POLÊMICA COM A PASSAGEM DE ANITTA POR BELÉM

Por fim, Keila relembrou a polêmica envolvendo a passagem da cantora Anitta para gravar o clipe ‘No chão novinha’ em Belém. “Aquilo me traumatizou, me irritou muito, me chateou e eu estava em um momento muito frágil da minha vida, estava saindo de um relacionamento abusivo, estava com um bebê recém nascido, e foi muito difícil a quantidade de hate que eu tive que enfrentar. Na minha opinião, foi uma irresponsabilidade com o meu trabalho, com a minha carreira, com a minha história. Os veículos de comunicação me desrespeitaram”, afirmou.
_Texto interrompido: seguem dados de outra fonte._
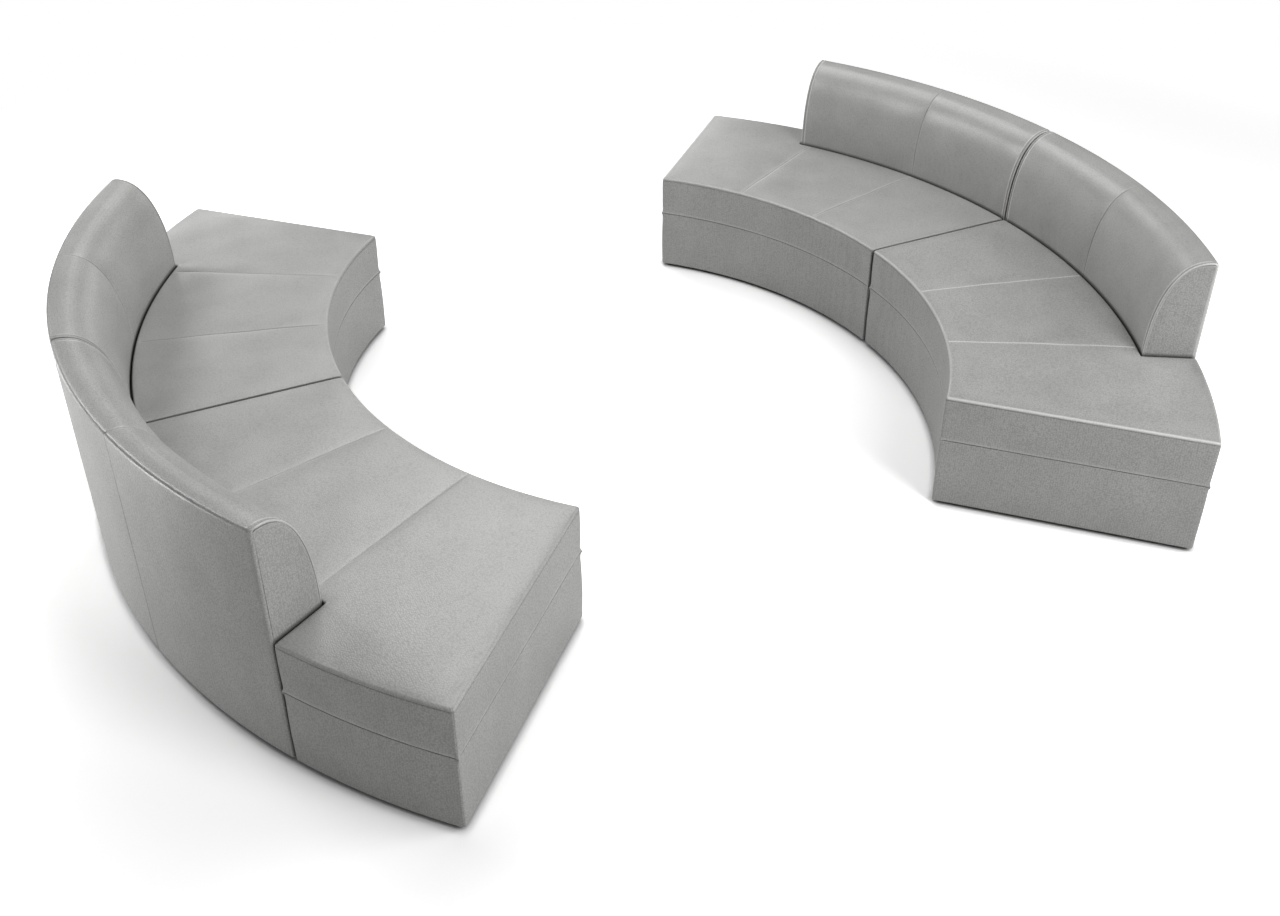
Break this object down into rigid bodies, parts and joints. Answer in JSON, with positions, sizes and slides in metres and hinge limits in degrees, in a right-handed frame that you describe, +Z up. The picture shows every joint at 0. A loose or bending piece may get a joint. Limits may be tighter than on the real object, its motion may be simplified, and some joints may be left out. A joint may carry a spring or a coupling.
{
  "type": "round sofa",
  "caption": "Round lounge sofa of curved upholstered modules in two facing crescents, with low backs along most of the outer arc and open seat ends",
  "frame": {"origin": "on the floor, at the middle of the set between the two crescents", "axes": "+Z up; +X towards the right crescent, through the joints of both crescents; +Y towards the far modules"},
  "size_m": [4.09, 3.4308, 0.836],
  "materials": {
    "cover": "satin",
    "plywood": "matte",
    "dust_cloth": "matte",
    "glide": "satin",
    "hook_steel": "satin",
    "screw_steel": "satin"
  },
  "bodies": {
    "sofa": {"seat_cushion_far_right": "cover", "seat_deck_far_right": "plywood", "base_cover_far_right": "cover", "base_frame_far_right": "plywood", "dust_cover_far_right": "dust_cloth", "back_cushion_far_right": "cover", "back_frame_far_right": "plywood", "seat_cushion_near_right": "cover", "seat_deck_near_right": "plywood", "base_cover_near_right": "cover", "base_frame_near_right": "plywood", "dust_cover_near_right": "dust_cloth", "back_cushion_near_right": "cover", "back_frame_near_right": "plywood", "seat_cushion_far_left": "cover", "seat_deck_far_left": "plywood", "base_cover_far_left": "cover", "base_frame_far_left": "plywood", "dust_cover_far_left": "dust_cloth", "back_cushion_far_left": "cover", "back_frame_far_left": "plywood", "seat_cushion_near_left": "cover", "seat_deck_near_left": "plywood", "base_cover_near_left": "cover", "base_frame_near_left": "plywood", "dust_cover_near_left": "dust_cloth", "back_cushion_near_left": "cover", "back_frame_near_left": "plywood", "hook_pivot_right_inner": "screw_steel", "hook_catch_right_inner": "screw_steel", "hook_pivot_right_outer": "screw_steel", "hook_catch_right_outer": "screw_steel", "hook_pivot_left_inner": "screw_steel", "hook_catch_left_inner": "screw_steel", "hook_pivot_left_outer": "screw_steel", "hook_catch_left_outer": "screw_steel"},
    "glide_far_right_inner_joint": {"glide_far_right_inner_joint": "glide"},
    "glide_far_right_outer_joint": {"glide_far_right_outer_joint": "glide"},
    "glide_far_right_inner_end": {"glide_far_right_inner_end": "glide"},
    "glide_far_right_outer_end": {"glide_far_right_outer_end": "glide"},
    "glide_near_right_inner_joint": {"glide_near_right_inner_joint": "glide"},
    "glide_near_right_outer_joint": {"glide_near_right_outer_joint": "glide"},
    "glide_near_right_inner_end": {"glide_near_right_inner_end": "glide"},
    "glide_near_right_outer_end": {"glide_near_right_outer_end": "glide"},
    "glide_far_left_inner_joint": {"glide_far_left_inner_joint": "glide"},
    "glide_far_left_outer_joint": {"glide_far_left_outer_joint": "glide"},
    "glide_far_left_inner_end": {"glide_far_left_inner_end": "glide"},
    "glide_far_left_outer_end": {"glide_far_left_outer_end": "glide"},
    "glide_near_left_inner_joint": {"glide_near_left_inner_joint": "glide"},
    "glide_near_left_outer_joint": {"glide_near_left_outer_joint": "glide"},
    "glide_near_left_inner_end": {"glide_near_left_inner_end": "glide"},
    "glide_near_left_outer_end": {"glide_near_left_outer_end": "glide"},
    "gang_hook_right_inner": {"gang_hook_right_inner": "hook_steel"},
    "gang_hook_right_outer": {"gang_hook_right_outer": "hook_steel"},
    "gang_hook_left_inner": {"gang_hook_left_inner": "hook_steel"},
    "gang_hook_left_outer": {"gang_hook_left_outer": "hook_steel"}
  },
  "joints": [
    {"name": "level_far_right_inner_joint", "type": "slide", "parent": "sofa", "child": "glide_far_right_inner_joint", "axis": [0, 0, -1], "range_m": [0, 0.01]},
    {"name": "level_far_right_outer_joint", "type": "slide", "parent": "sofa", "child": "glide_far_right_outer_joint", "axis": [0, 0, -1], "range_m": [0, 0.01]},
    {"name": "level_far_right_inner_end", "type": "slide", "parent": "sofa", "child": "glide_far_right_inner_end", "axis": [0, 0, -1], "range_m": [0, 0.01]},
    {"name": "level_far_right_outer_end", "type": "slide", "parent": "sofa", "child": "glide_far_right_outer_end", "axis": [0, 0, -1], "range_m": [0, 0.01]},
    {"name": "level_near_right_inner_joint", "type": "slide", "parent": "sofa", "child": "glide_near_right_inner_joint", "axis": [0, 0, -1], "range_m": [0, 0.01]},
    {"name": "level_near_right_outer_joint", "type": "slide", "parent": "sofa", "child": "glide_near_right_outer_joint", "axis": [0, 0, -1], "range_m": [0, 0.01]},
    {"name": "level_near_right_inner_end", "type": "slide", "parent": "sofa", "child": "glide_near_right_inner_end", "axis": [0, 0, -1], "range_m": [0, 0.01]},
    {"name": "level_near_right_outer_end", "type": "slide", "parent": "sofa", "child": "glide_near_right_outer_end", "axis": [0, 0, -1], "range_m": [0, 0.01]},
    {"name": "level_far_left_inner_joint", "type": "slide", "parent": "sofa", "child": "glide_far_left_inner_joint", "axis": [0, 0, -1], "range_m": [0, 0.01]},
    {"name": "level_far_left_outer_joint", "type": "slide", "parent": "sofa", "child": "glide_far_left_outer_joint", "axis": [0, 0, -1], "range_m": [0, 0.01]},
    {"name": "level_far_left_inner_end", "type": "slide", "parent": "sofa", "child": "glide_far_left_inner_end", "axis": [0, 0, -1], "range_m": [0, 0.01]},
    {"name": "level_far_left_outer_end", "type": "slide", "parent": "sofa", "child": "glide_far_left_outer_end", "axis": [0, 0, -1], "range_m": [0, 0.01]},
    {"name": "level_near_left_inner_joint", "type": "slide", "parent": "sofa", "child": "glide_near_left_inner_joint", "axis": [0, 0, -1], "range_m": [0, 0.01]},
    {"name": "level_near_left_outer_joint", "type": "slide", "parent": "sofa", "child": "glide_near_left_outer_joint", "axis": [0, 0, -1], "range_m": [0, 0.01]},
    {"name": "level_near_left_inner_end", "type": "slide", "parent": "sofa", "child": "glide_near_left_inner_end", "axis": [0, 0, -1], "range_m": [0, 0.01]},
    {"name": "level_near_left_outer_end", "type": "slide", "parent": "sofa", "child": "glide_near_left_outer_end", "axis": [0, 0, -1], "range_m": [0, 0.01]},
    {"name": "swing_hook_right_inner", "type": "hinge", "parent": "sofa", "child": "gang_hook_right_inner", "pos_m": [1.2981, 0.055, 0.0083], "axis": [0, 0, 1], "range_deg": [0, 100]},
    {"name": "swing_hook_right_outer", "type": "hinge", "parent": "sofa", "child": "gang_hook_right_outer", "pos_m": [1.6929, 0.055, 0.0083], "axis": [0, 0, 1], "range_deg": [0, 100]},
    {"name": "swing_hook_left_inner", "type": "hinge", "parent": "sofa", "child": "gang_hook_left_inner", "pos_m": [-1.2981, 0.055, 0.0083], "axis": [0, 0, -1], "range_deg": [0, 100]},
    {"name": "swing_hook_left_outer", "type": "hinge", "parent": "sofa", "child": "gang_hook_left_outer", "pos_m": [-1.6929, 0.055, 0.0083], "axis": [0, 0, -1], "range_deg": [0, 100]}
  ]
}
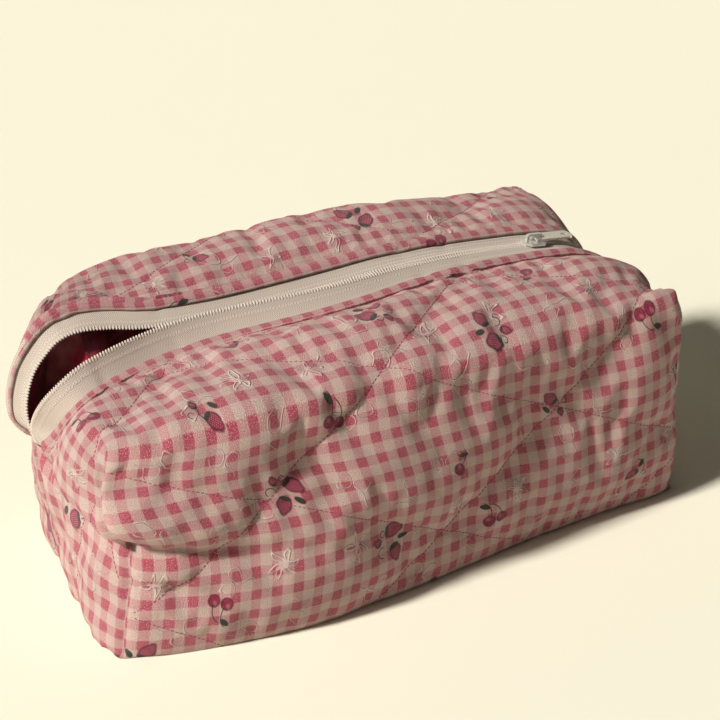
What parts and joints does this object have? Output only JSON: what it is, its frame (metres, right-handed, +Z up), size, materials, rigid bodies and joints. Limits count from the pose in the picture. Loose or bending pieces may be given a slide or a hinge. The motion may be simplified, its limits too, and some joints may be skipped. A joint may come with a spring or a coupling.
{
  "type": "makeup bag",
  "caption": "Quilted box-shaped cotton makeup bag, lined, with a zip over the top that runs down both ends; open at one end, slider near the other.",
  "frame": {"origin": "middle of the bag's footprint on the surface that it stands on", "axes": "+X along the zip towards the slider's end, +Y to the back, +Z up"},
  "size_m": [0.2653, 0.132, 0.1112],
  "materials": {
    "printed_cotton": "quilted cotton, pink and cream gingham with small printed fruit and raised white embroidery, running-stitch quilting in pink",
    "wadding": "polyester wadding",
    "lining_satin": "glossy crimson polyester satin",
    "zip_tape": "off-white herringbone woven zip tape",
    "zip_coil": "off-white nylon coil",
    "slider_metal": "bright plated die-cast slider and pull",
    "seam_binding": "folded polyester binding over the inside seams",
    "stitch_thread": "dark pink polyester sewing thread"
  },
  "bodies": {
    "bag": {"front_cover": "printed_cotton", "back_cover": "printed_cotton", "front_wadding": "wadding", "back_wadding": "wadding", "front_lining": "lining_satin", "back_lining": "lining_satin", "front_zip_tape": "zip_tape", "back_zip_tape": "zip_tape", "front_coil": "zip_coil", "back_coil": "zip_coil", "corner_binding_front_left": "seam_binding", "corner_binding_front_right": "seam_binding", "corner_binding_back_left": "seam_binding", "corner_binding_back_right": "seam_binding", "end_binding_left": "seam_binding", "end_binding_right": "seam_binding", "base_binding": "seam_binding", "front_topstitch": "stitch_thread", "back_topstitch": "stitch_thread"},
    "slider": {"slider_body": "slider_metal"},
    "pull": {"pull_tab": "slider_metal"}
  },
  "joints": [
    {"name": "slider_travel", "type": "hinge", "parent": "bag", "child": "slider", "pos_m": [0, 0.007, -0.57585], "axis": [0, 1, 0], "range_deg": [-16.91, 1.35]},
    {"name": "pull_swing", "type": "hinge", "parent": "slider", "child": "pull", "pos_m": [0.0939, 0.007, 0.10379], "axis": [0, -1, 0], "range_deg": [0, 170]}
  ]
}
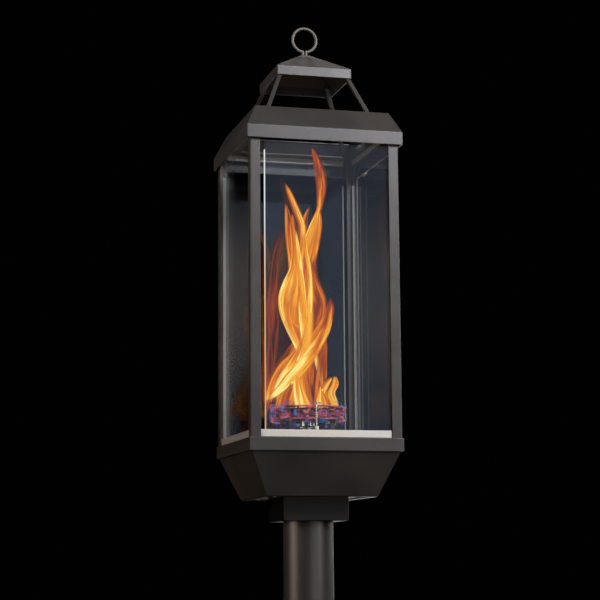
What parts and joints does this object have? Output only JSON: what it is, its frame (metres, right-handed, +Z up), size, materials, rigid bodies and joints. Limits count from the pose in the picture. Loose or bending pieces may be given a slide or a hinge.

E seguiu: “eu não estava criticando a Anitta, pelo contrário. O que eu estava criticando era o quanto a gente luta por reconhecimento do público para os artistas de techno brega e o quanto somos atacados, desrespeitados e desvalorizados por fazer techno brega. Mas precisou ver uma pessoa de fora pra validar o brega”, criticou.

E finalizou: “mas a forma como foi retratada foi como se eu estivesse criticando uma artista que eu sou fã e que revolucionou o mercado pop brasileiro, e que não deixou de ser real e verdadeira com a raiz dela que é a periferia”, afirmou.